- _INFORMATION SUPPLIED_
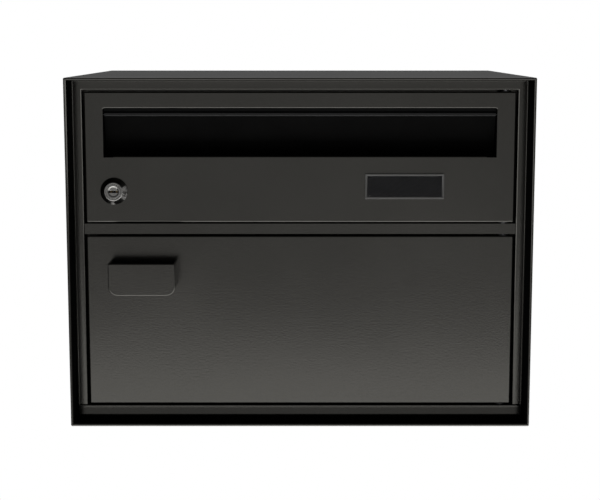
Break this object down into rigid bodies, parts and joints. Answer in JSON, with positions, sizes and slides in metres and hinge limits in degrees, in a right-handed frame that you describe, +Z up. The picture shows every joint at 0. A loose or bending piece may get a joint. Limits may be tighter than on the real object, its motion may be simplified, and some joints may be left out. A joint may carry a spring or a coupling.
{
  "type": "wall mounted mailbox",
  "caption": "Steel letterbox for a wall: a hemmed sleeve with a lockable upper door that has a letter slot, and a lower door with a cup pull.",
  "frame": {"origin": "centre of the four wall bolt holes, on the back face that lies against the wall", "axes": "+X to the right seen from the front, +Y back towards the wall, +Z up"},
  "size_m": [0.41, 0.315, 0.31],
  "materials": {
    "coated_steel": "fine satin powder coat, dark warm grey",
    "coated_door": "fine satin powder coat, dark warm grey",
    "flap_enamel": "flat black enamel",
    "zinc_steel": "bright zinc plate",
    "nickel": "satin nickel plate",
    "wafer_brass": "stamped",
    "magnet": "sintered",
    "nylon": "black, self-lubricating",
    "black_plastic": "moulded",
    "plate_plastic": "moulded",
    "label_card": "plain card, blank",
    "smoked_window": "smoked clear plastic",
    "buffer_rubber": "matt"
  },
  "bodies": {
    "casing": {"casing_wrap": "coated_steel", "back_panel": "coated_steel", "back_flanges": "coated_steel", "wall_washers": "zinc_steel", "frame_surround": "coated_steel", "frame_sill": "coated_steel", "mullion": "coated_steel", "divider_shelf": "coated_steel", "upper_hinge_pins": "zinc_steel", "lower_hinge_pins": "zinc_steel", "door_bumpers": "buffer_rubber", "catch_housing": "black_plastic", "catch_magnet": "magnet", "catch_screws": "zinc_steel"},
    "upper_door": {"upper_door_panel": "coated_door", "upper_hinge_bushes": "nylon", "upper_stiffener": "zinc_steel", "flap_brackets": "flap_enamel", "flap_axle": "zinc_steel", "lock_housing": "nickel", "lock_nut": "zinc_steel", "nameplate_holder": "plate_plastic", "nameplate_label": "label_card", "nameplate_window": "smoked_window", "nameplate_retainers": "zinc_steel"},
    "plug": {"lock_plug": "nickel", "lock_wafers": "wafer_brass", "lock_cam": "zinc_steel", "cam_washer": "zinc_steel", "cam_screw": "zinc_steel"},
    "flap": {"slot_flap": "flap_enamel", "flap_edge_strip": "buffer_rubber"},
    "lower_door": {"lower_door_panel": "coated_door", "lower_hinge_bushes": "nylon", "lower_stiffener": "zinc_steel", "pull_handle": "coated_door", "pull_rivets": "zinc_steel", "catch_strike": "zinc_steel", "strike_rivets": "zinc_steel"}
  },
  "joints": [
    {"name": "upper_door_hinge", "type": "hinge", "parent": "casing", "child": "upper_door", "pos_m": [0.183, -0.2805, 0.083], "axis": [0, 0, 1], "range_deg": [0, 105]},
    {"name": "lower_door_hinge", "type": "hinge", "parent": "casing", "child": "lower_door", "pos_m": [0.183, -0.2805, -0.064], "axis": [0, 0, 1], "range_deg": [0, 105]},
    {"name": "flap_hinge", "type": "hinge", "parent": "upper_door", "child": "flap", "pos_m": [0, -0.2837, 0.12205], "axis": [1, 0, 0], "range_deg": [0, 60]},
    {"name": "lock_turn", "type": "hinge", "parent": "upper_door", "child": "plug", "pos_m": [-0.1661, -0.27, 0.05365], "axis": [0, 1, 0], "range_deg": [0, 90]}
  ]
}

- _TASK GOAL_
In the material above, show every line where the word "that" turns up.

- _FINAL RESULT_
Break this object down into rigid bodies, parts and joints. Answer in JSON, with positions, sizes and slides in metres and hinge limits in degrees, in a right-handed frame that you describe, +Z up. The picture shows every joint at 0. A loose or bending piece may get a joint. Limits may be tighter than on the real object, its motion may be simplified, and some joints may be left out. A joint may carry a spring or a coupling.
  "caption": "Steel letterbox for a wall: a hemmed sleeve with a lockable upper door that has a letter slot, and a lower door with a cup pull.",
  "frame": {"origin": "centre of the four wall bolt holes, on the back face that lies against the wall", "axes": "+X to the right seen from the front, +Y back towards the wall, +Z up"},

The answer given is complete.